:: Short problem ::
Copy out exactly the lines from the first line of the material below through the line containing "rim_ease = 0.3; // [0.1:0.1:1]", and nothing beyond them.

BEGIN Given information

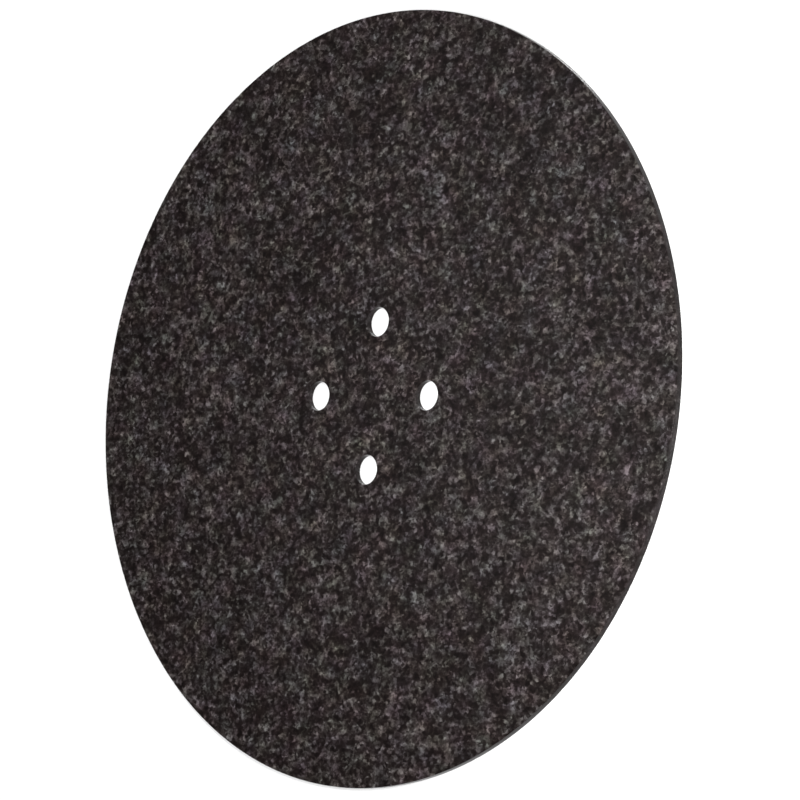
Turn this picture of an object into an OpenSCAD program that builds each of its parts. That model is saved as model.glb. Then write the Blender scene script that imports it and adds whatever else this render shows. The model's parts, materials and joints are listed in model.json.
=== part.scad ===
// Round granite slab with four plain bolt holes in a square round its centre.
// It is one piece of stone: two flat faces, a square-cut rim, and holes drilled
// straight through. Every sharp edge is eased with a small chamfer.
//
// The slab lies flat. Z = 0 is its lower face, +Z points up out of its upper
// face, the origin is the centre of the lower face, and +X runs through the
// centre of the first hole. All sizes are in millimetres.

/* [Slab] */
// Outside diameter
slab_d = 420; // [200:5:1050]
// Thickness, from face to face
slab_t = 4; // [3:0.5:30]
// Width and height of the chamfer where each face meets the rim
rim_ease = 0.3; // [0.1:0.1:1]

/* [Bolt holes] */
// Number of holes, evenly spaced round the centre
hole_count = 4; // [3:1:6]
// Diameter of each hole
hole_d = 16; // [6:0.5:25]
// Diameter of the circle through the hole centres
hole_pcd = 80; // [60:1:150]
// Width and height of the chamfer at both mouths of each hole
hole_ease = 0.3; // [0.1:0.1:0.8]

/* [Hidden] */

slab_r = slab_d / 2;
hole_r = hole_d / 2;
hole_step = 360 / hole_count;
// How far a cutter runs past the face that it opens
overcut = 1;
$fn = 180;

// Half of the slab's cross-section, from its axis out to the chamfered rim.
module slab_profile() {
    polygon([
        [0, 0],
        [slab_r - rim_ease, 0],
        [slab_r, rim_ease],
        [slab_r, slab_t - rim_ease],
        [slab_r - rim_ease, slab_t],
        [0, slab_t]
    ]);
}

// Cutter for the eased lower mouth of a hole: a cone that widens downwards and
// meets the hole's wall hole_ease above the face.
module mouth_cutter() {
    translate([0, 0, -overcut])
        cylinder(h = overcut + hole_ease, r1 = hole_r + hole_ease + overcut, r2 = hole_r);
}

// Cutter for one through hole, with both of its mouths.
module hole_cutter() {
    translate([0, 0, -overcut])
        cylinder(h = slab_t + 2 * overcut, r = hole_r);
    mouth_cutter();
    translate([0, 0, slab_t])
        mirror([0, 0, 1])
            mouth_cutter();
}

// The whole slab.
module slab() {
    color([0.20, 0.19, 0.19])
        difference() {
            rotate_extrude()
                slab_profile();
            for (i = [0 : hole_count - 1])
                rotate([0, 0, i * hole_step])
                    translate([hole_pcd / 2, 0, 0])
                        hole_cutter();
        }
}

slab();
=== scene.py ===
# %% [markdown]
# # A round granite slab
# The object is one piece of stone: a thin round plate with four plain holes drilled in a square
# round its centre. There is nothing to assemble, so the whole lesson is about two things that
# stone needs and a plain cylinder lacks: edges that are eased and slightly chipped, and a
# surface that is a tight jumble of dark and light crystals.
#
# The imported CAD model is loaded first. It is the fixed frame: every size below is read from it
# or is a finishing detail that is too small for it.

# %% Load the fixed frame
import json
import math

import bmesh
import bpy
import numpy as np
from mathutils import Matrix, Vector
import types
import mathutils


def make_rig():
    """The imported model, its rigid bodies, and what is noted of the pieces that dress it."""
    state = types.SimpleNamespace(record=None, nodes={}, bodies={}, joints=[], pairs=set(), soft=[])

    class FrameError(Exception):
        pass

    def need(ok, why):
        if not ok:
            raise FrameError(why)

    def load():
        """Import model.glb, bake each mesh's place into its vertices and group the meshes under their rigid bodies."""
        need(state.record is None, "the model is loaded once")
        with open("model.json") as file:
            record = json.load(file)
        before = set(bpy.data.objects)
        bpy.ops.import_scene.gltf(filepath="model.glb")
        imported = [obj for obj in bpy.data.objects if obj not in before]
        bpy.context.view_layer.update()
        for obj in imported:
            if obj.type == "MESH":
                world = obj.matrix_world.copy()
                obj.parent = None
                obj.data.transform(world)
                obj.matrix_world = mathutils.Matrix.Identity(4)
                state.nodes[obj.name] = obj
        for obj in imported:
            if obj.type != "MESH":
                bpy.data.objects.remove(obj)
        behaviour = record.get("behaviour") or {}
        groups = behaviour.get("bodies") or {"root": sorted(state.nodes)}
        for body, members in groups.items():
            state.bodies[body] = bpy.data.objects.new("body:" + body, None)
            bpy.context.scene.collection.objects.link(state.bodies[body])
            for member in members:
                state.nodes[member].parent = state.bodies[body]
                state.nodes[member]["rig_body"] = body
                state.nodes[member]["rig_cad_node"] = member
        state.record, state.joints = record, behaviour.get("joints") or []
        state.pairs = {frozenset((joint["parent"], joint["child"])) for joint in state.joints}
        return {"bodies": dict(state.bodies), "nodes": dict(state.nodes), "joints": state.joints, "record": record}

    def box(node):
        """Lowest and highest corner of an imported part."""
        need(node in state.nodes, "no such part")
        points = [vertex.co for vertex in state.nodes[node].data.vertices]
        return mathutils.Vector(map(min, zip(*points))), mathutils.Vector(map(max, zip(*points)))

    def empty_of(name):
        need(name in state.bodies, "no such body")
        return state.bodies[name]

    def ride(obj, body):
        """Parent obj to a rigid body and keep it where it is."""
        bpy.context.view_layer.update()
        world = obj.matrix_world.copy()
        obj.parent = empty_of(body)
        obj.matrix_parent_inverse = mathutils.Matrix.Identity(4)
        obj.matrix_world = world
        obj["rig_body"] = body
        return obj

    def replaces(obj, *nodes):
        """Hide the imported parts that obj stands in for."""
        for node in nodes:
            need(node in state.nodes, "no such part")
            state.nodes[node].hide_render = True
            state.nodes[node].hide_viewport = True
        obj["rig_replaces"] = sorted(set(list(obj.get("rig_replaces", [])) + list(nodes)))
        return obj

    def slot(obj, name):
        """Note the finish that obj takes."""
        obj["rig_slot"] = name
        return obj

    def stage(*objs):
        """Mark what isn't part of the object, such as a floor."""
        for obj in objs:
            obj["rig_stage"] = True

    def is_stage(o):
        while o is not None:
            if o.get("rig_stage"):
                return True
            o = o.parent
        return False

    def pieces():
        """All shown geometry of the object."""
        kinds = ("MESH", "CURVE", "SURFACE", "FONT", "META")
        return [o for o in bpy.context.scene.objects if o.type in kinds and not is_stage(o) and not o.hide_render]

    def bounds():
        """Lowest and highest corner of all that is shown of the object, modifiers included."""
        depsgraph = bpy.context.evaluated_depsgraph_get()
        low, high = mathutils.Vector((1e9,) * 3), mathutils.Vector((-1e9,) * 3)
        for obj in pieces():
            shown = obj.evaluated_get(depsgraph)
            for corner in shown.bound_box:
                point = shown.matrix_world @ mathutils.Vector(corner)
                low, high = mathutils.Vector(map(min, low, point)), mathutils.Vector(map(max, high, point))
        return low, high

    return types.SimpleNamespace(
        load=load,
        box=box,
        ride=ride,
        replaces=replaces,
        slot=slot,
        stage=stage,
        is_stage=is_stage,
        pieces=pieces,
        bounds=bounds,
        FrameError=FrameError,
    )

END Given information

:: Task solution ::
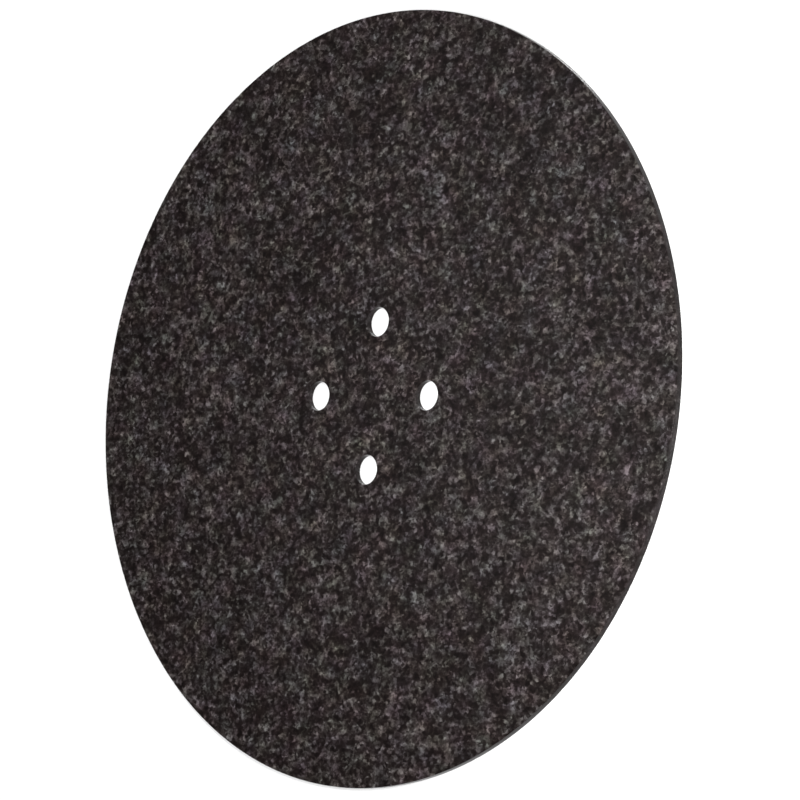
Turn this picture of an object into an OpenSCAD program that builds each of its parts. That model is saved as model.glb. Then write the Blender scene script that imports it and adds whatever else this render shows. The model's parts, materials and joints are listed in model.json.
=== part.scad ===
// Round granite slab with four plain bolt holes in a square round its centre.
// It is one piece of stone: two flat faces, a square-cut rim, and holes drilled
// straight through. Every sharp edge is eased with a small chamfer.
//
// The slab lies flat. Z = 0 is its lower face, +Z points up out of its upper
// face, the origin is the centre of the lower face, and +X runs through the
// centre of the first hole. All sizes are in millimetres.

/* [Slab] */
// Outside diameter
slab_d = 420; // [200:5:1050]
// Thickness, from face to face
slab_t = 4; // [3:0.5:30]
// Width and height of the chamfer where each face meets the rim
rim_ease = 0.3; // [0.1:0.1:1]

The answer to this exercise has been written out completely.